Performance vs replication factor

Hi, Is there a matrix of replication factor vs write performance? I’m guessing a higher replication factor probably would have higher negative impact on the performance. But I’m not sure of by how much.

Another question is that for some of my data it is not strictly necessary I need to have them replicated 3 times. I can afford to loose them on ‘rare’ occasion and they can be recreated. For this kind of data, does it buy me anything if I configure them with replication of only 2 or even 1?

Thanks.

The performance impact depends on your workload and resources. Data is written to all replicas in parallel, so the impact on latency is usually small. However, more data has to be written, so if you’re doing enough writes to saturate your network and/or disk, you can expect a reduction in throughput proportional to the replication factor (with 5 replicas, you’ll do roughly 66% more disk writes and twice as much network traffic as with 3 replicas).

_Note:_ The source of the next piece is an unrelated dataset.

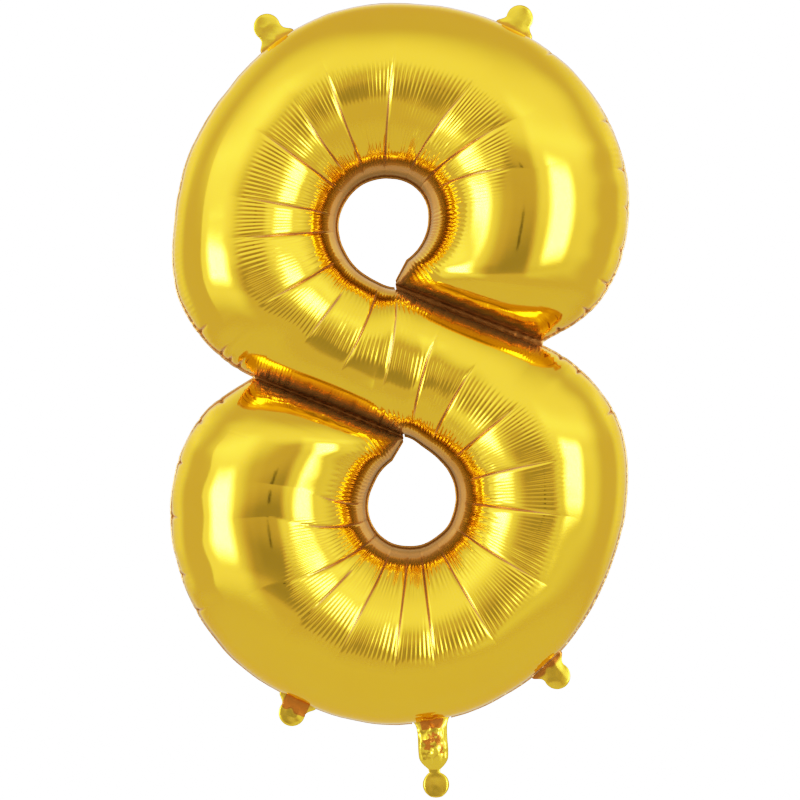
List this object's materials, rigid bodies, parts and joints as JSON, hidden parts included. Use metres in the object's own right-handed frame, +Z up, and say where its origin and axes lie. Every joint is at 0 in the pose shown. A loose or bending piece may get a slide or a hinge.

At this time read performance is unaffected by the replication factor, since all reads are served by the leader of each range. In the future it may be possible to use other replicas for reads, in which case increasing the replication factor could increase read performance.

CockroachDB does not currently tolerate data loss well, so even if you could recreate some data with a replication factor of 1 or 2, the cluster would get into a bad state if the table were lost and it wouldn’t let you drop it and recover. So for now it’s important to set the replication factor on all your tables high enough to avoid data loss.

1 Like